Os pesquisadores sequenciaram 78 novos genomas mitocondriais de cavalos antigos encontrados na Eurásia e na América do Norte. Combinando aqueles com 112 genomas mitocondriais publicados anteriormente, eles reconstruíram uma árvore filogenética, um diagrama ramificado mostrando como todas as amostras estavam relacionadas. Com uma localização e uma data aproximada para cada genoma, eles podiam rastrear os movimentos de diferentes linhagens de cavalos antigos.

“Encontramos linhagens de cavalos da Eurásia aqui na América do Norte e vice-versa, sugerindo movimentos populacionais intercontinentais. Com genomas mitocondriais datados, podemos ver quando essa mudança de localização aconteceu”, explicou Vershinina.

A análise mostrou dois períodos de dispersão entre os continentes, ambos coincidindo com os períodos em que a ponte terrestre de Bering teria sido aberta. No Pleistoceno Médio, logo após as duas linhagens divergirem, o movimento foi principalmente de leste para oeste. Um segundo período no Pleistoceno Superior viu movimento em ambas as direções, mas principalmente de oeste para leste. Devido à amostragem limitada em alguns períodos, os dados podem falhar em capturar outros eventos de dispersão, disseram os pesquisadores.

A equipe também sequenciou dois novos genomas nucleares de fósseis de cavalos bem preservados recuperados no Território de Yukon, no Canadá. Estes foram combinados com sete genomas nucleares publicados anteriormente, permitindo aos pesquisadores quantificar a quantidade de fluxo gênico entre as populações da Eurásia e da América do Norte.

Continuidade entre populações

“A visão comum no passado era que os cavalos se diferenciavam em espécies separadas assim que chegavam à Ásia, mas esses resultados mostram que havia continuidade entre as populações”, disse o coautor Ross MacPhee, paleontólogo do Museu Americano de História Natural. “Eles conseguiam cruzar livremente, e vemos os resultados disso nos genomas dos fósseis de ambos os lados da divisão.”

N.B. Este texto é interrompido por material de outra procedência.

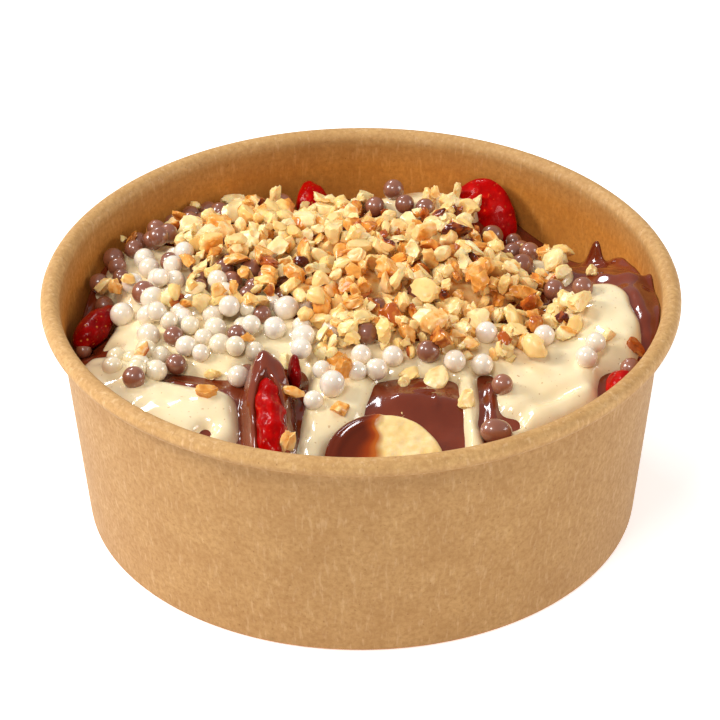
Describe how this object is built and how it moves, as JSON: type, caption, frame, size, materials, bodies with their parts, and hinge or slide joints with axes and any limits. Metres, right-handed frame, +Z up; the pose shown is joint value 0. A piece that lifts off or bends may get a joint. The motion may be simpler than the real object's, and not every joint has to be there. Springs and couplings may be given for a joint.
{
  "type": "pancake bowl",
  "caption": "Paper dessert bowl with a rolled rim, filled with pancakes under milk and white chocolate sauce, chopped nuts, chocolate pearls, strawberries and banana.",
  "frame": {"origin": "centre of the foot ring, on the surface the bowl stands on", "axes": "+Z up out of the bowl; -Y is the front, where the banana slice lies; +X to the right seen from the front"},
  "size_m": [0.15, 0.15, 0.0597],
  "materials": {
    "kraft_paper": "uncoated brown kraft with fine fibres, faint sheen inside",
    "milk_chocolate": "wet glossy milk chocolate sauce; stands in for food",
    "white_chocolate": "thick glossy white chocolate sauce; stands in for food",
    "chopped_nuts": "roasted chopped hazelnuts, pale cut faces and toasted skins; stands in for food",
    "white_pearls": "pearly white chocolate balls; stands in for food",
    "milk_pearls": "satin milk chocolate balls; stands in for food",
    "strawberry": "wet strawberry flesh; stands in for food",
    "banana": "moist cut banana; stands in for food"
  },
  "bodies": {
    "root": {"bowl_wall": "kraft_paper", "bowl_base": "kraft_paper", "pancakes": "milk_chocolate", "white_sauce": "white_chocolate", "white_sauce_back": "white_chocolate", "nut_heap": "chopped_nuts", "strawberry_front": "strawberry", "strawberry_sliver": "strawberry", "strawberry_left": "strawberry", "strawberry_back_right": "strawberry", "strawberry_back": "strawberry", "strawberry_right": "strawberry", "banana_slice": "banana"}
  },
  "joints": []
}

As novas descobertas certamente alimentarão a controvérsia em curso sobre o manejo de cavalos selvagens nos Estados Unidos, descendentes de cavalos domésticos trazidos pelos europeus. Muitas pessoas consideram esses cavalos selvagens uma espécie invasora, enquanto outras os consideram parte da fauna nativa da América do Norte.

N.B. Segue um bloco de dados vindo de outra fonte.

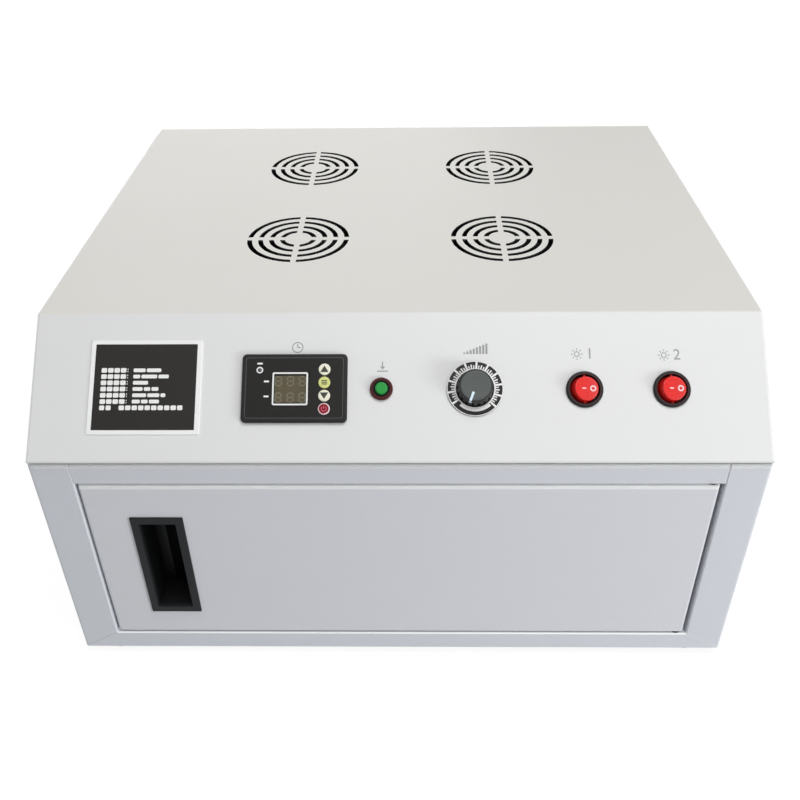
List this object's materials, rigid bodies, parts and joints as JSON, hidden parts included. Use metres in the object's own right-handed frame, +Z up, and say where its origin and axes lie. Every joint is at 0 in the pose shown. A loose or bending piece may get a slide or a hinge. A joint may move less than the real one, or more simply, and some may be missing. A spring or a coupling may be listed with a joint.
{
  "type": "uv curing box",
  "caption": "Steel bench box with a swinging front door, sloped control panel, fan grilles on top and a lamp-lit curing chamber.",
  "frame": {"origin": "on the floor under the middle of the box, at the bottom of the feet", "axes": "+X to the right as seen from the front, +Y to the back, +Z up"},
  "size_m": [0.465, 0.4226, 0.25],
  "materials": {
    "hood_paint": "fine-textured warm white powder coat",
    "case_paint": "fine-textured cool white powder coat",
    "door_paint": "fine-textured white powder coat",
    "bright_steel": "zinc-plated steel",
    "reflector": "polished reflector sheet",
    "sink_aluminium": "extruded aluminium",
    "quartz": "clear quartz",
    "board_green": "circuit board with solder mask",
    "board_white": "white metal-core board",
    "array_face": "clear-coated emitter array",
    "fan_black": "glass-filled black plastic",
    "black_plastic": "black moulded plastic",
    "pull_plastic": "satin black moulded plastic",
    "seal_rubber": "soft black rubber",
    "foot_rubber": "black rubber",
    "nylon": "natural nylon",
    "driver_case": "anodised aluminium case",
    "wire_red": "insulated lead",
    "label_black": "black panel with white border",
    "bezel_plastic": "textured black plastic",
    "window_smoke": "smoked display window",
    "key_ivory": "ivory key",
    "key_yellow": "yellow-green key",
    "key_red": "red key",
    "trigger_dark": "dark bezel",
    "trigger_green": "green cap",
    "dial_black": "printed dial",
    "knob_grey": "dark knob",
    "rocker_red": "red rocker"
  },
  "bodies": {
    "cabinet": {"hood": "hood_paint", "rear_panel": "hood_paint", "rear_panel_screws": "bright_steel", "power_inlet": "black_plastic", "lower_case": "case_paint", "front_header": "case_paint", "lamp_plate": "bright_steel", "hood_screws": "bright_steel", "feet": "foot_rubber", "foot_screws": "bright_steel", "chamber_liner": "reflector", "door_seal": "seal_rubber", "magnet_catch": "nylon", "hinge_pins": "bright_steel", "quartz_windows": "quartz", "lamp_frames": "sink_aluminium", "led_boards": "board_white", "led_arrays": "array_face", "fan_screws": "bright_steel", "led_drivers": "driver_case", "control_board": "board_green", "terminal_block": "black_plastic", "wiring": "wire_red", "label_plate": "label_black", "timer_case": "bezel_plastic", "timer_window": "window_smoke", "timer_board": "board_green", "trigger_bezel": "trigger_dark", "dial_plate": "dial_black", "potentiometer": "sink_aluminium", "panel_nuts": "bright_steel", "heat_sink_1": "sink_aluminium", "fan_frame_1": "fan_black", "heat_sink_2": "sink_aluminium", "fan_frame_2": "fan_black", "heat_sink_3": "sink_aluminium", "fan_frame_3": "fan_black", "heat_sink_4": "sink_aluminium", "fan_frame_4": "fan_black", "switch_housing_1": "black_plastic", "switch_housing_2": "black_plastic"},
    "door": {"door_panel": "door_paint", "door_inner_panel": "door_paint", "door_pull": "pull_plastic", "hinge_bushes": "nylon", "strike_plate": "bright_steel"},
    "dimmer": {"dimmer_knob": "knob_grey", "pot_shaft": "bright_steel"},
    "trigger": {"trigger_cap": "trigger_green"},
    "left_rocker": {"rocker_1": "rocker_red"},
    "right_rocker": {"rocker_2": "rocker_red"},
    "up_key": {"key_up": "key_ivory"},
    "set_key": {"key_set": "key_yellow"},
    "down_key": {"key_down": "key_ivory"},
    "power_key": {"key_power": "key_red"},
    "fan_wheel_1": {"fan_rotor_1": "fan_black"},
    "fan_wheel_2": {"fan_rotor_2": "fan_black"},
    "fan_wheel_3": {"fan_rotor_3": "fan_black"},
    "fan_wheel_4": {"fan_rotor_4": "fan_black"}
  },
  "joints": [
    {"name": "door_hinge", "type": "hinge", "parent": "cabinet", "child": "door", "pos_m": [0.1984, -0.204, 0.094], "axis": [0, 0, 1], "range_deg": [0, 110]},
    {"name": "fan_spin_1", "type": "hinge", "parent": "cabinet", "child": "fan_wheel_1", "pos_m": [-0.075, -0.031, 0.234], "axis": [0, 0, 1], "continuous": true},
    {"name": "fan_spin_2", "type": "hinge", "parent": "cabinet", "child": "fan_wheel_2", "pos_m": [0.075, -0.031, 0.234], "axis": [0, 0, 1], "continuous": true},
    {"name": "fan_spin_3", "type": "hinge", "parent": "cabinet", "child": "fan_wheel_3", "pos_m": [-0.075, 0.107, 0.234], "axis": [0, 0, 1], "continuous": true},
    {"name": "fan_spin_4", "type": "hinge", "parent": "cabinet", "child": "fan_wheel_4", "pos_m": [0.075, 0.107, 0.234], "axis": [0, 0, 1], "continuous": true},
    {"name": "dimmer_turn", "type": "hinge", "parent": "cabinet", "child": "dimmer", "pos_m": [0.0486, -0.17534, 0.21604], "axis": [0, -0.6788, 0.7343], "range_deg": [-300, 0]},
    {"name": "left_rocker_tilt", "type": "hinge", "parent": "cabinet", "child": "left_rocker", "pos_m": [0.1171, -0.17585, 0.21556], "axis": [0, 0.7343, 0.6788], "range_deg": [-24, 0]},
    {"name": "right_rocker_tilt", "type": "hinge", "parent": "cabinet", "child": "right_rocker", "pos_m": [0.1714, -0.17585, 0.21556], "axis": [0, 0.7343, 0.6788], "range_deg": [-24, 0]},
    {"name": "trigger_press", "type": "slide", "parent": "cabinet", "child": "trigger", "axis": [0, 0.6788, -0.7343], "range_m": [0, 0.002], "stiffness_N_per_m": 600, "springref_m": -0.001},
    {"name": "up_key_press", "type": "slide", "parent": "cabinet", "child": "up_key", "axis": [0, 0.6788, -0.7343], "range_m": [0, 0.0005], "stiffness_N_per_m": 1500, "springref_m": -0.0005},
    {"name": "set_key_press", "type": "slide", "parent": "cabinet", "child": "set_key", "axis": [0, 0.6788, -0.7343], "range_m": [0, 0.0005], "stiffness_N_per_m": 1500, "springref_m": -0.0005},
    {"name": "down_key_press", "type": "slide", "parent": "cabinet", "child": "down_key", "axis": [0, 0.6788, -0.7343], "range_m": [0, 0.0005], "stiffness_N_per_m": 1500, "springref_m": -0.0005},
    {"name": "power_key_press", "type": "slide", "parent": "cabinet", "child": "power_key", "axis": [0, 0.6788, -0.7343], "range_m": [0, 0.0005], "stiffness_N_per_m": 1500, "springref_m": -0.0005}
  ]
}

“Os cavalos persistiram na América do Norte por muito tempo e ocuparam um nicho ecológico aqui”, disse Vershinina. “Eles morreram há cerca de 11 mil anos, mas isso não é muito tempo em termos evolutivos. Os cavalos selvagens norte-americanos atuais podem ser considerados reintroduzidos, em vez de invasivos.”

O coautor Grant Zazula, paleontólogo do governo de Yukon, disse que as novas descobertas ajudam a reformular a questão de por que os cavalos desapareceram da América do Norte. “Foi uma perda regional de população, e não uma extinção”, disse ele. “Ainda não sabemos por quê. Mas isso nos diz que as condições na América do Norte eram dramaticamente diferentes no final da última era glacial. Se os cavalos não tivessem cruzado para a Ásia, teríamos perdido todos eles globalmente.”